Assemble all lines in which the string "three" appears.

(Object modeling scripts)
---------------
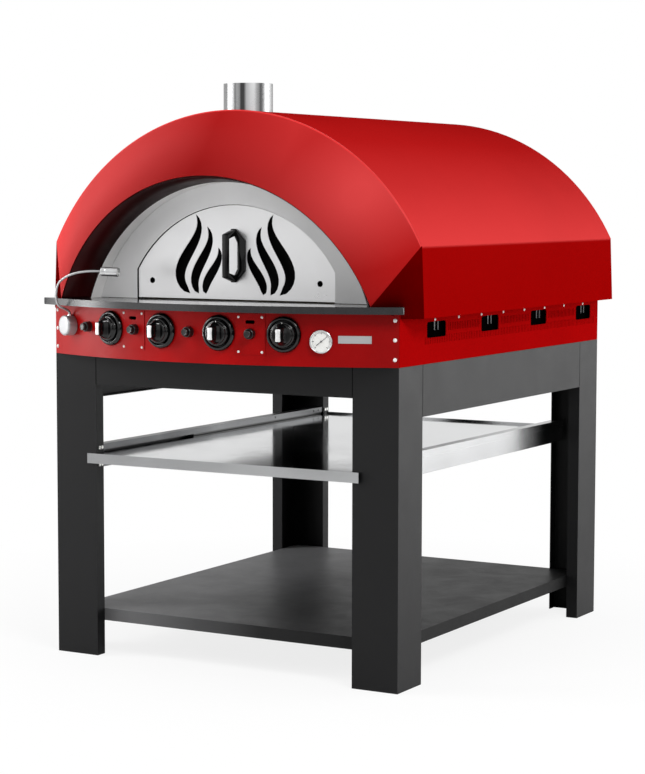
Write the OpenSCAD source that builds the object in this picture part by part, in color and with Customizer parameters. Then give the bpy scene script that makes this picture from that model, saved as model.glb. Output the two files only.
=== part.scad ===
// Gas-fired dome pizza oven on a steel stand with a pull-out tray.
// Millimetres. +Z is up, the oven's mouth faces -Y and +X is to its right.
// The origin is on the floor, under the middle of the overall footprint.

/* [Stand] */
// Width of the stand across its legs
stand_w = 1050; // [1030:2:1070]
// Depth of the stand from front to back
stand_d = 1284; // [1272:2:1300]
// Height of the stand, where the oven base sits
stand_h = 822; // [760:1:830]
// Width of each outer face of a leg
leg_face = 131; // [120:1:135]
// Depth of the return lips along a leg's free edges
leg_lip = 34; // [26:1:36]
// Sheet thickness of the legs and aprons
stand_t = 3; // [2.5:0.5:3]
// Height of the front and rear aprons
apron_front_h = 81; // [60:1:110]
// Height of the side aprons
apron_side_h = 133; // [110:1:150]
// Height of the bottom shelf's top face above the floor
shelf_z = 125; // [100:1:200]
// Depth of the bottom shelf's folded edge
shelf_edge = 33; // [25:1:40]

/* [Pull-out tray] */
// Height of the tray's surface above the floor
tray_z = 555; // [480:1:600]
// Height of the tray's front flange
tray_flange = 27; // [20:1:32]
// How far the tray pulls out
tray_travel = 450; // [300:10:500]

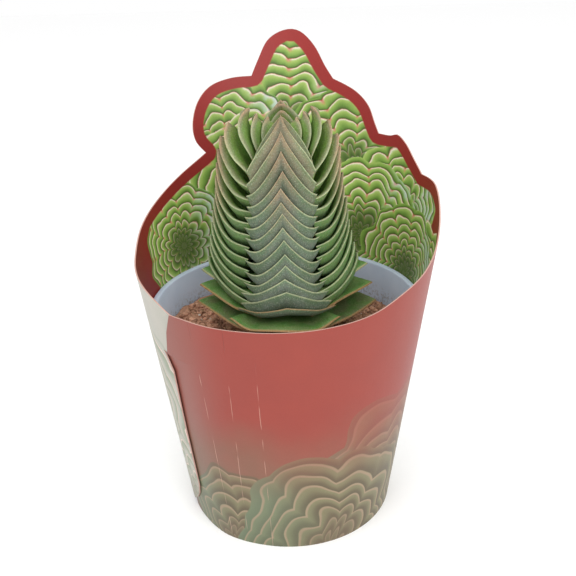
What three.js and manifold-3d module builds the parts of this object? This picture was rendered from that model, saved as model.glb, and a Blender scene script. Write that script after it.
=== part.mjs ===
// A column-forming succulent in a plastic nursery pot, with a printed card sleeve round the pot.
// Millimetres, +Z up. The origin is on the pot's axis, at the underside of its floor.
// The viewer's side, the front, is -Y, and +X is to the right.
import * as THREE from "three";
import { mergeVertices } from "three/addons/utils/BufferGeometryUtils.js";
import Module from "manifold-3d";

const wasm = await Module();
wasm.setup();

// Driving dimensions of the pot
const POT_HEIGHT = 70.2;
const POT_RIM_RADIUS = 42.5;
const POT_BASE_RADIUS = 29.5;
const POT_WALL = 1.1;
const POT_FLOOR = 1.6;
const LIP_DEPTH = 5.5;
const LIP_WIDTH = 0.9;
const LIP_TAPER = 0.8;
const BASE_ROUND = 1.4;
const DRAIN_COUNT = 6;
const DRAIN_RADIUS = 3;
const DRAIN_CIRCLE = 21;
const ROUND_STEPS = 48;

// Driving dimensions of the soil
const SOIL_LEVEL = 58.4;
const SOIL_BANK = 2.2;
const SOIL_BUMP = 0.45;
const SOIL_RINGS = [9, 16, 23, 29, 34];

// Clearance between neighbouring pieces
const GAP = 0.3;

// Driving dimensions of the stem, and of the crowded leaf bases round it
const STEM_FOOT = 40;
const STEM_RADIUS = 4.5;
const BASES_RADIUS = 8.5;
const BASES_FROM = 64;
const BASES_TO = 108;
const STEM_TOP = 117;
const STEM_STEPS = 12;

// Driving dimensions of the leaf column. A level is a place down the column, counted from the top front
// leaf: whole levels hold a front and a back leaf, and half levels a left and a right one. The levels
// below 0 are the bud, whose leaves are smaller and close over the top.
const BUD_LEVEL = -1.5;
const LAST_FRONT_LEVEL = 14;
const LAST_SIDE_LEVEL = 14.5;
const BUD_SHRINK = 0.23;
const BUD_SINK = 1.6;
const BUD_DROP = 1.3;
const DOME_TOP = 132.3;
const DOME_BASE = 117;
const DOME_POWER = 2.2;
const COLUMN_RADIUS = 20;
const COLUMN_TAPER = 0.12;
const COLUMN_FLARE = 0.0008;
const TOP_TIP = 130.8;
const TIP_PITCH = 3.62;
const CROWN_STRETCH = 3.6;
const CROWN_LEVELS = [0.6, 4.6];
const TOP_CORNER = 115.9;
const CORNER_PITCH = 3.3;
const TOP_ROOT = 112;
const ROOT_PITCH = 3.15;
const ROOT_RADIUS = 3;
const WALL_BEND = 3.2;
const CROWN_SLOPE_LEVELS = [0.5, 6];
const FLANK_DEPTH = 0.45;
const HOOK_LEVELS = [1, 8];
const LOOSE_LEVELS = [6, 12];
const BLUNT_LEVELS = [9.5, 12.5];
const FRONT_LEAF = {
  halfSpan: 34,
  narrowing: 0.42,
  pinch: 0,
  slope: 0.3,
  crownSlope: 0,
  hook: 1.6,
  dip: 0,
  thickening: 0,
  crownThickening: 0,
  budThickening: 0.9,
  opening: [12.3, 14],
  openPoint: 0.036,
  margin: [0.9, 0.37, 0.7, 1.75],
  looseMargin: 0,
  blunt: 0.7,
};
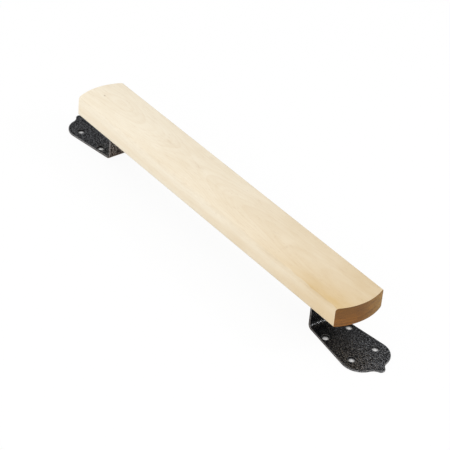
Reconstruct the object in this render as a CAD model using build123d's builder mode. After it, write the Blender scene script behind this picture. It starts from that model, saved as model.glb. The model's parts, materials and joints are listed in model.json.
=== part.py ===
---------------
Result for this exercise
What three.js and manifold-3d module builds the parts of this object? This picture was rendered from that model, saved as model.glb, and a Blender scene script. Write that script after it.
import * as THREE from "three";
import { mergeVertices } from "three/addons/utils/BufferGeometryUtils.js";